Love as a basis for a revolutionary practice and movement is necessary. Because oppression is felt at the individual level, our personal responses to oppression can be a form of individual resistance. As we engage in the broader fight for whole scale societal transformation, we also fight the everyday battles that define our personal transformation. When we base our interactions with comrades, friends, partners, and lovers on love, we are doing more than building healthy interpersonal relationships; we are making the work of movement building possible. In order to come together and stay together to win, we need more than common material interest and political unity. We need loving relationships that are both founded on and help us build trust. Understanding the critical role of love in building movement, it is the responsibility of revolutionaries to model what love looks like. This is especially true when others around us fail to do so. Just as oppression is internalized, reproduced, and enacted by the oppressed, so must we internalize our politics to the extent that the very act of our being becomes revolutionary.
If we accept that we must learn how to build relationships based on vulnerability and shared trust in order to transform society, then it is our most intimate relationships – i.e. with our partners, lovers, and closest friends – that are central to developing a revolutionary practice of love. Because they are closest to us, the ones we love most are also the best positioned to cause us pain. For this reason it can be especially hard to let our guard down and allow ourselves to be open and available. Moreover, if we take the ones we love for granted, our intimate relationships are particularly vulnerable to being turned into places where dynamics of oppression are played out. But when we practice love in a transformative way in our deepest relationships, we both learn more about who we are and are also better able to bring love into relationships that are more strictly political. More importantly, we are also able to build relationships that free us from the oppressive bonds that reinforce this inequitable society. Loving in this way is something we call “Intimate Liberation.”

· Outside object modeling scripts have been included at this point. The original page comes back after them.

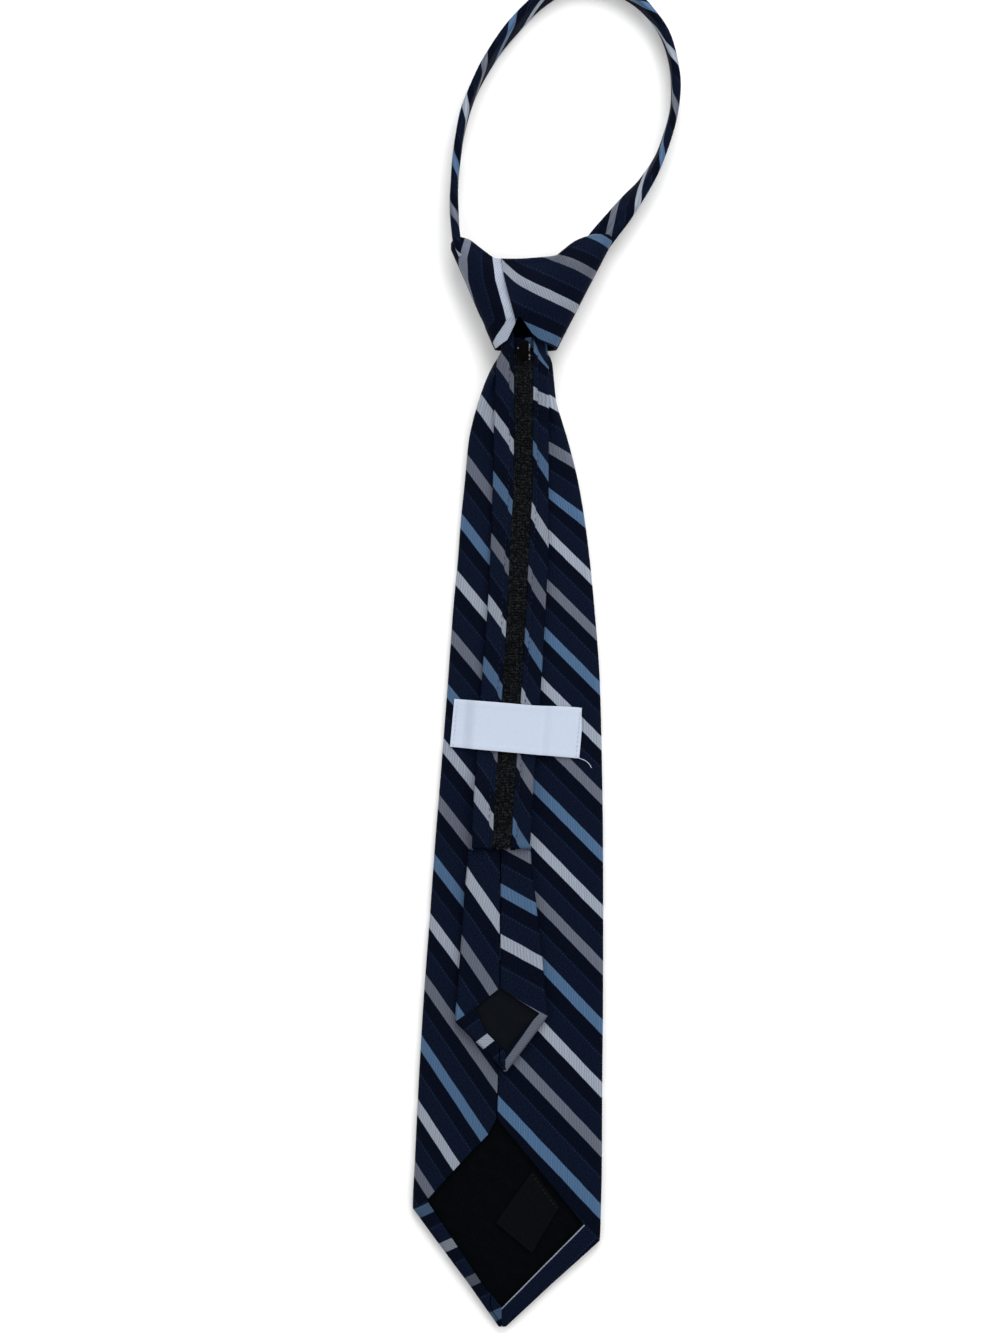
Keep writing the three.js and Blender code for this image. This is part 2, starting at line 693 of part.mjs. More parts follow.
// The strap along its route; endGap lets a cutter reach past both of its ends
function strap(width, thick, endGap = 0) {
  const rise = loopCurve("rise");
  const lean = loopCurve("lean");
  const rings = [];
  for (let i = 0; i <= LOOP_STEPS; i += 1) {
    const share = i / LOOP_STEPS;
    const point = rise.getPoint(share);
    const angle = THREE.MathUtils.degToRad(lean.getPoint(share).z);
    const ahead = rise.getTangent(share).setZ(0).normalize();
    const out = new THREE.Vector3(-ahead.y, ahead.x, 0);
    const up = new THREE.Vector3(0, 0, 1);
    const wide = up.clone().multiplyScalar(Math.cos(angle)).addScaledVector(out, Math.sin(angle));
    const deep = out.clone().multiplyScalar(Math.cos(angle)).addScaledVector(up, -Math.sin(angle));
    const middle = new THREE.Vector3(point.x, point.y, (point.z * STRAP_WIDTH) / 2);
    if (i === 0) middle.addScaledVector(ahead, -endGap);
    if (i === LOOP_STEPS) middle.addScaledVector(ahead, endGap);
    const face = (sign) =>
      STRAP_SECTION.map((row) => {
        const corner = middle.clone().addScaledVector(wide, row.wide * width);
        return corner.addScaledVector(deep, sign * row.deep * thick).toArray();
      });
    rings.push([...face(1), ...face(-1).reverse()]);
  }
  return loft(rings);
}

const neckLoop = () => strap(STRAP_WIDTH, STRAP_THICK);

// Knot: a hollow of wraps, cut where the strap goes in and split into its three wraps
function knotRing(down, inset, foot) {
  const depth = at(KNOT_ROWS, "down", "depth", down) * KNOT_DEPTH;
  const middle = at(KNOT_ROWS, "down", "middle", down) * KNOT_DEPTH;
  const first = KNOT_TOP[0];
  const last = KNOT_TOP[KNOT_TOP.length - 1];
  const left = mix(first.across, first.foot, down) * KNOT_WIDTH;
  const right = mix(last.across, last.foot, down) * KNOT_WIDTH;
  const centre = (left + right) / 2;
  const half = (right - left) / 2;
  const squeeze = (half - inset) / half;
  const columns = KNOT_TOP.map((row) => {
    const x = mix(row.across, row.foot, down) * KNOT_WIDTH;
    const high = row.up * KNOT_HEIGHT - HOLLOW_TOP * inset;
    const y = mix(high, -foot, down);
    const off = Math.min(Math.abs((x - centre) / half), 1);
    const round = Math.max((1 - off ** KNOT_ROUNDNESS) ** (1 / KNOT_ROUNDNESS), KNOT_LEAST);
    const deep = Math.max((depth / 2) * round - inset, HOLLOW_LEAST);
    return { x: centre + (x - centre) * squeeze, y, deep };
  });
  const bulge = KNOT_SIDE_BULGE * KNOT_WIDTH;
  const side = (column, sign) => ({
    x: column.x + sign * bulge,
    y: column.y,
    deep: KNOT_BULGE_DEPTH * column.deep,
  });
  const row = [side(columns[0], -1), ...columns, side(columns[columns.length - 1], 1)];
  const top = row.map(({ x, y, deep }) => [x, y, middle + deep]);
  const lowest = (deep) => Math.max(middle - KNOT_FRONT_DEPTH * deep, inset);
  const under = row.map(({ x, y, deep }) => [x, y, lowest(deep)]);
  return [...top, ...under.reverse()];
}

function knotShell() {
  const shares = stations(KNOT_ROWS, KNOT_STEP);
  const outer = solid(loft(shares.map((down) => knotRing(down, 0, 0))));
  const inner = solid(loft(shares.map((down) => knotRing(down, KNOT_WALL, 2 * KNOT_WALL))));
  const opening = solid(strap(STRAP_WIDTH + 2 * CLEAR, STRAP_THICK + 2 * CLEAR, CLEAR));
  return outer.subtract(inner).subtract(opening);
}

function knotWraps() {
  const shell = knotShell();
  const far = 2 * KNOT_WIDTH;
  const split = KNOT_SPLIT * KNOT_DEPTH;
  const place = (row) => [row.across * KNOT_WIDTH, row.up * KNOT_HEIGHT];
  const block = [
    [-far, -far],
    [far, -far],
    [far, far],
    [-far, far],
  ];
  const front = shell.intersect(solid(prism(block, -far, split - CLEAR / 2)));
  const vee = solid(prism(KNOT_VEE.map(place), split, far));
  const back = shell.intersect(solid(prism(block, split + CLEAR / 2, far))).subtract(vee);
  const seam = KNOT_SEAM.map(place);
  const half = (side) => [
    ...seam.map(([x, y]) => [x + (side * CLEAR) / 2, y]),
    [side * far, seam[seam.length - 1][1]],
    [side * far, seam[0][1]],
  ];
  const left = back.intersect(solid(prism(half(-1), 0, far)));
  const right = back.intersect(solid(prism(half(1), 0, far)));
  return { front, left, right };
}

// Finishes
const NAVY = { color: 0x161d33, roughness: 0.55, metalness: 0.0 };
const SATIN = { color: 0x0c0d10, roughness: 0.4, metalness: 0.0 };
const PALE = { color: 0xd4ddea, roughness: 0.6, metalness: 0.0 };
const KNIT = { color: 0x151815, roughness: 0.8, metalness: 0.0 };
const ENAMEL = { color: 0x101012, roughness: 0.35, metalness: 0.3 };

const tie = new THREE.Group();

function add(name, geometry, finish) {
  const mesh = new THREE.Mesh(geometry, new THREE.MeshStandardMaterial(finish));
  mesh.name = name;
  tie.add(mesh);
}

const wraps = knotWraps();
add("front_blade", frontBlade(), NAVY);
add("blade_lining", bladeLining(), SATIN);
add("care_tag", careTag(), SATIN);
add("tail_blade", tailBlade(), NAVY);
add("tail_lining", tailLining(), SATIN);
add("zip_band_left", zipBand(-1), NAVY);
add("zip_band_right", zipBand(1), NAVY);
add("zip_tape_left", zipTape(-1), KNIT);
add("zip_tape_right", zipTape(1), KNIT);
add("zip_coil", zipCoil(), KNIT);
add("zip_slider", zipSlider(), ENAMEL);
add("keeper_label", keeperLabel(), PALE);
add("knot_front", geometryOf(wraps.front), NAVY);
add("knot_back_left", geometryOf(wraps.left), NAVY);
add("knot_back_right", geometryOf(wraps.right), NAVY);
add("neck_loop", neckLoop(), NAVY);

const box = new THREE.Box3().setFromObject(tie);
tie.position.set(-(box.min.x + box.max.x) / 2, -(box.min.y + box.max.y) / 2, -box.min.z);

export default tie;
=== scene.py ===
import logging
import math
from dataclasses import dataclass, field, replace
from enum import Enum
from typing import Callable, Iterable

import bmesh
import bpy
import numpy as np
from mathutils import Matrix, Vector

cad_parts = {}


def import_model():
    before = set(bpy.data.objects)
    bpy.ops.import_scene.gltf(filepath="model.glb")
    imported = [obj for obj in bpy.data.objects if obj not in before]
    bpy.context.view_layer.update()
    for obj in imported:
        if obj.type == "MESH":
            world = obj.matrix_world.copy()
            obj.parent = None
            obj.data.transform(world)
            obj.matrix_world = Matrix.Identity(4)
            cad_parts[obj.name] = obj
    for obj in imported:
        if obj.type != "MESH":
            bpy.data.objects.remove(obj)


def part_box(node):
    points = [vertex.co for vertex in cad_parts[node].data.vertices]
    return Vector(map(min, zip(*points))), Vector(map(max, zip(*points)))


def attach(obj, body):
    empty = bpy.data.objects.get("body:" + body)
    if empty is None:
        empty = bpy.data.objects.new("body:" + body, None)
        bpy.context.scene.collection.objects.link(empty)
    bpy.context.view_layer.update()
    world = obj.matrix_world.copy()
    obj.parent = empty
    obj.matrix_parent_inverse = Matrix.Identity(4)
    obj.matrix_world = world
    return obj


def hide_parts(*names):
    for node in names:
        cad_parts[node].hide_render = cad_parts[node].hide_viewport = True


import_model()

LOG = logging.getLogger("zipper_tie")
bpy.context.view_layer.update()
MM = 0.001
PITCH = 16.9  # from one stripe of the silk to the next
OFF_FLOOR = 0.02  # how far the knot's skin stays above the floor

Pair = tuple[float, float]
Triple = tuple[float, float, float]


class Side(Enum):
    """Left or right, as seen on the back of the tie."""

    LEFT = -1
    RIGHT = 1


class Held(Enum):
    """How a sheet of cloth is held."""

    FOLDED = "folded"
    LAID = "laid"


class Region(Enum):
    """Parts of a folded blade, each with its own run of stripes."""

    FACE = 0
    FLAP_LEFT = 1
    FLAP_RIGHT = 2
    HEM_LEFT = 3
    HEM_RIGHT = 4


# ---------------------------------------------------------------- numbers and tables


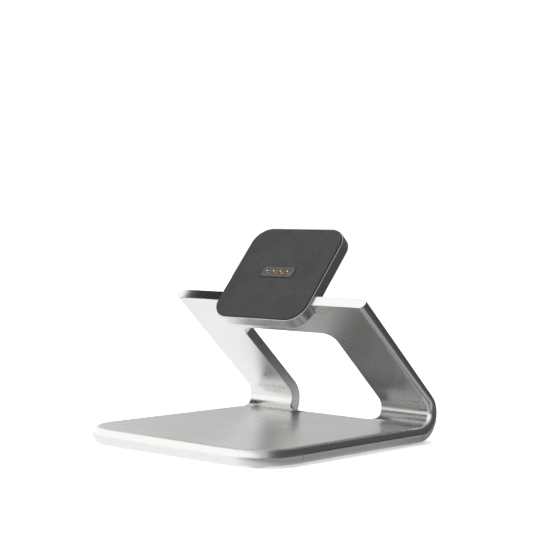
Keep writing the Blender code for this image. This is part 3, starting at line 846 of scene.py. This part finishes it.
def make_floor():
    """A pale floor for the camera, and just above it a painted floor reflection that only the metal sees.
    """
    reach = FLOOR_REACH
    mesh = bpy.data.meshes.new("floor")
    mesh.from_pydata([(-reach, -reach, 0), (reach, -reach, 0), (reach, reach, 0), (-reach, reach, 0)],
                     [], [(0, 1, 2, 3)])
    paper = Look("floor_paper", (0.9, 0.9, 0.9), 0.7, Emission_Color=(1, 1, 1, 1),
                 Emission_Strength=FLOOR_GLOW)
    paper.bump(paper.noise(300, 3.0), 0.02, 0.0002)
    stage_piece("floor", mesh, paper.material).visible_glossy = False

    # glowing plane of painted floor reflection, seen only by glossy rays
    mirrored = stage_piece("floor_painted_reflection", mesh.copy(), painted_floor_reflection())
    mirrored.location.z = 0.0001
    seen_only_by(mirrored, glossy=True)


def make_backdrop():
    bm = bmesh.new()
    bmesh.ops.create_icosphere(bm, subdivisions=4, radius=FLOOR_REACH * 1.3)
    mesh = bpy.data.meshes.new("backdrop")
    bm.to_mesh(mesh)
    bm.free()
    backdrop = stage_piece("backdrop", mesh, glow("backdrop_white", (1, 1, 1), BACKDROP_GLOW))
    seen_only_by(backdrop, camera=True)


def make_card():
    """Seen only in reflections: the bend, the arm and the base under the arm mirror it as a painted dark
    reflection.
    """
    mesh = bpy.data.meshes.new("card")
    mesh.from_pydata([HEAD_PLACE @ Vector((x, y, CARD_GAP)) for x, y in CARD_OUTLINE], [],
                     [tuple(range(len(CARD_OUTLINE)))])
    # near-black glow: a painted dark reflection on the metal
    seen_only_by(stage_piece("card", mesh, glow("card_painted_dark_reflection", (1, 1, 1), CARD_GLOW)), glossy=True)


def make_studio():
    bpy.context.scene.view_settings.view_transform = "Standard"
    make_world()
    make_floor()
    make_backdrop()
    make_card()
    lamp = new_object("overhead", bpy.data.lights.new("overhead", "SUN"))
    lamp.data.energy = OVERHEAD_STRENGTH
    lamp.data.angle = OVERHEAD_SPREAD
    lamp.rotation_euler = (OVERHEAD_TILT, -OVERHEAD_TILT, 0)
    lamp.visible_glossy = False


LOOKS = make_looks()
make_camera()
for entry in frame["record"]["subparts"]:
    node = frame["nodes"][entry["node"]]
    node.data.materials.clear()
    node.data.materials.append(LOOKS[entry["material_slot"]])
make_body()
make_cover()
make_feet()
make_cover_screws()
make_socket()
make_channel_cover()
make_head()
make_contacts()
make_studio()
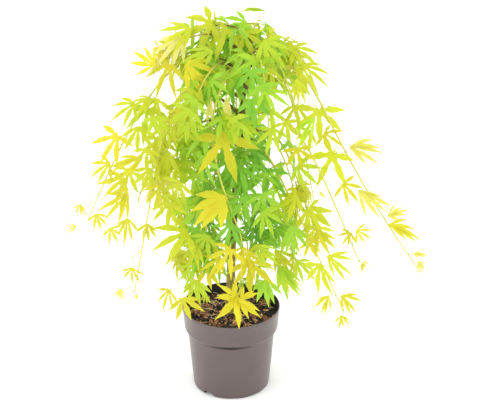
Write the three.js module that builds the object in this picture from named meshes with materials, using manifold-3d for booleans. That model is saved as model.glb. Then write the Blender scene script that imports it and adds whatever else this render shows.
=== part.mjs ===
// A weeping Japanese maple in a round nursery pot. One slim, slightly leaning trunk carries arching
// boughs, and each bough ends in a mass of foliage that hangs from it like a curtain.
// Millimetres, +Z up. The origin is the middle of the pot's flat underside, and -Y is the front.

import * as THREE from 'three';
import { mergeVertices } from 'three/addons/utils/BufferGeometryUtils.js';
import Module from 'manifold-3d';

const wasm = await Module();
wasm.setup();

// Clearance between neighbouring solids
const GAP = 0.3;

// Pot
const POT_HEIGHT = 170;
const POT_SIDES = 32;
const BASE_RADIUS = 75;
const BASE_CORNER = 5;
const BASE_CORNER_STEPS = 2;
const BODY_TOP_RADIUS = 85.5;
const BAND_HEIGHT = 45;
const BAND_RADII = { foot: 91.7, rim: 95 };
const BAND_STEP_HEIGHT = 4;
const RIM_BEVEL = { width: 0.5, height: 1.5 };
const POT_WALL = 1.8;
const POT_FLOOR = 5;
const NOTCH = { count: 3, turn: 230, width: 20, depth: 10, height: 4 };

// Soil
const SOIL_LEVEL = 155;
const SOIL_EDGE_DROP = 4;
const SOIL_FLAT_RADIUS = 20;

// Trunk, from its flat cut on the soil to the tip of its leader
const TRUNK_FOOT = SOIL_LEVEL + GAP;
const TRUNK_PATH = [[-1, 0, TRUNK_FOOT], [0, 0, 240], [7, 3, 380], [17, 4, 500], [27, 2, 620], [44, -2, 700]];
const TRUNK_SIDES = 10;
const TRUNK_STEPS = 13;
const HEIGHT_HALVINGS = 14;
const TRUNK_RADII = { foot: 9.2, tip: 3.6 };
const FLARE = { extra: 3.2, height: 16 };

// Boughs and the stems of the masses
const BOUGH_SIDES = 5;
const BOUGH_STEPS = 4;
const BOUGH_RADII = { foot: 3.6, tip: 1.9 };
const BOUGH_SHARE = 0.34;
const STEM_STEPS = { shoot: 7, spur: 4 };
const STEM_RADII = { foot: 1.9, tip: 1.1 };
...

As revolutionaries we make sacrifices in so many areas of our lives; we must be equally willing to sacrifice the security of our comfort zones. We must be ready to examine how we work and how we relate to each other. We must ask ourselves, “Is the way I treat my loved ones liberating for them? Is it liberating for me?” And then we must ask the same questions directly to our loved ones themselves. If at any point the answer is “no”, then we must be willing to change our behavior. For if we are not committed to Intimate Liberation, then any commitment to societal transformation is empty and hypocritical.
Love for the long haul
The road to victory is long, winding, and unpredictable. If we are to successfully traverse the path of revolution we will have to rely on a whole lot of leaning on each other. None of us has all of the solutions we’re looking for, but together we certainly have some. It takes trust and humility to build the type of unity needed to implement those solutions. Finding the courage to have trust and humility begins with choosing love. The world is a scary place and the reality is that the odds are stacked up against us. But as long as we choose love we will have more than a fighting chance. Our victories may be far and few between, but our defeats will never be permanent and the sparks of our movement will never be suffocated.